A lot of dreaming lately by folks whose baggage is clearly lost somewhere over 1994. Latest is Leo Hindrey, a major cable player in the mid 90s, who claims that the Yahoo and Google’s of the world are temporary phenomena – and that soon all that will matter is distributors (the cable and telco guys, natch), and content (their pals at Disney, of course). Yahoo and Google, et al, will fold because they don’t own rights to content packages like movies, and they don’t control distribution, like cable companies and telcos.

This guy is deeply, hilariously wrong.

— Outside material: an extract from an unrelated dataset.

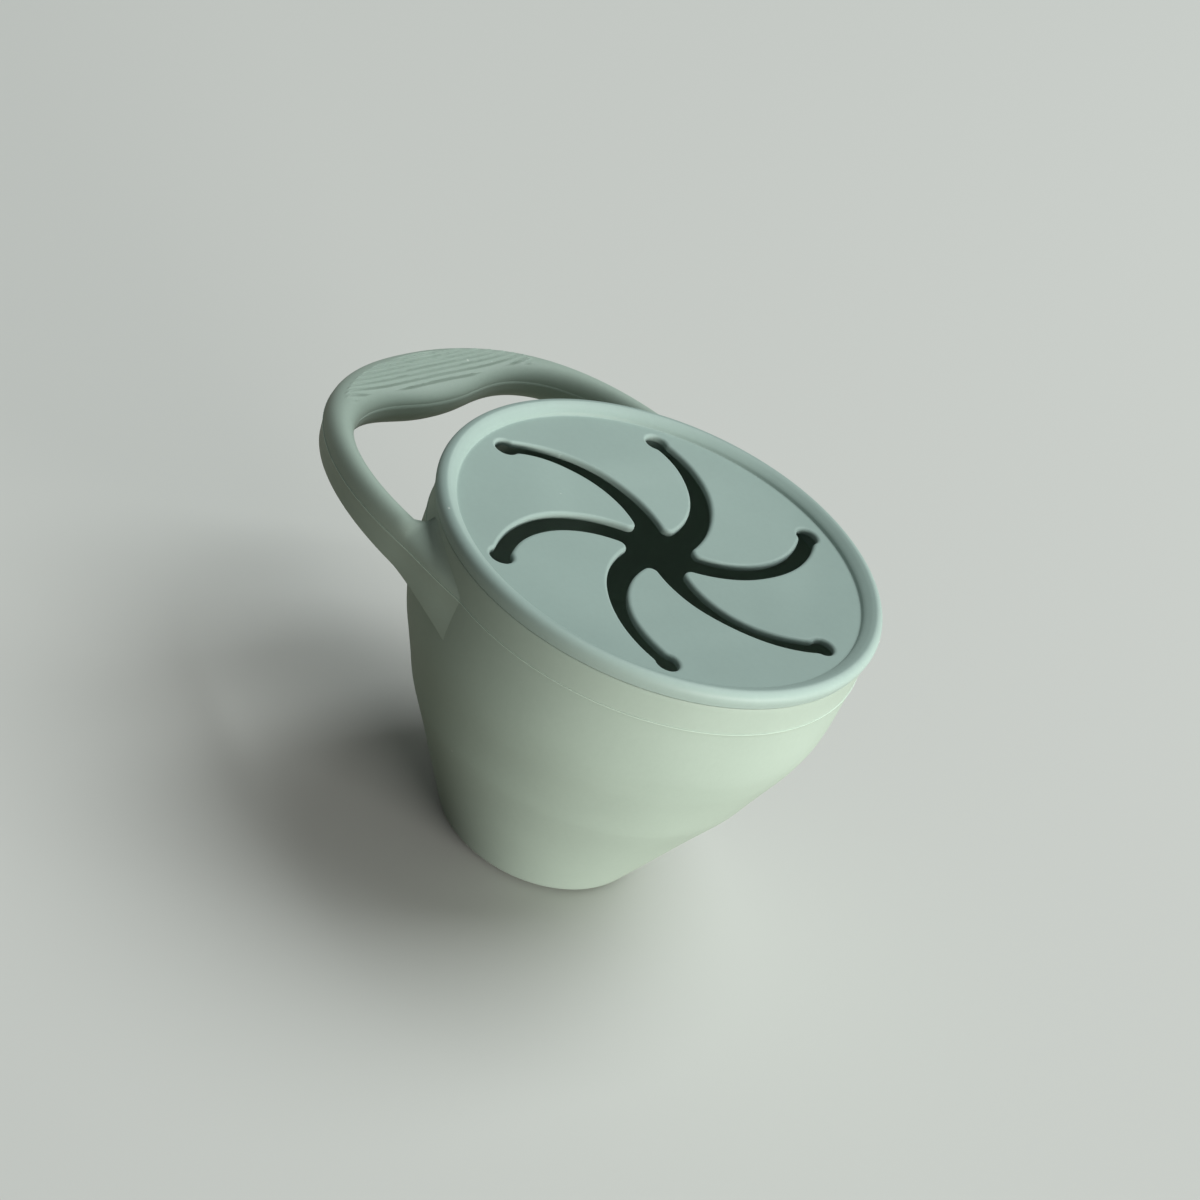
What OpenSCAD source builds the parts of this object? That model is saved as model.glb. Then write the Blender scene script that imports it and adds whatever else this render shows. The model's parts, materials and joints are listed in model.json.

TechDirt points out the first reason – he’s missing that folks don’t go online for content alone, in fact, they go online to communicate, converse, and to declare who they are in the world. Sure, they also expect content to be there, but increasingly, it ain’t Time Warner’s or Disney’s, it’s YouTube or blogs. And if the Disney’s of the world want to succeed on the Web, they best learn from the habits of the web natives, and not shove mid 1990s media models down their throats.

But Hindrey is also missing that the business model of controlling proprietary content due to massive capital outlays and control of distribution channels is, well, no longer the only game in town. There’s a new distribution sheriff in town, and his name is search. His deputy is the open Internet. Get used to it. It’s not going to go away.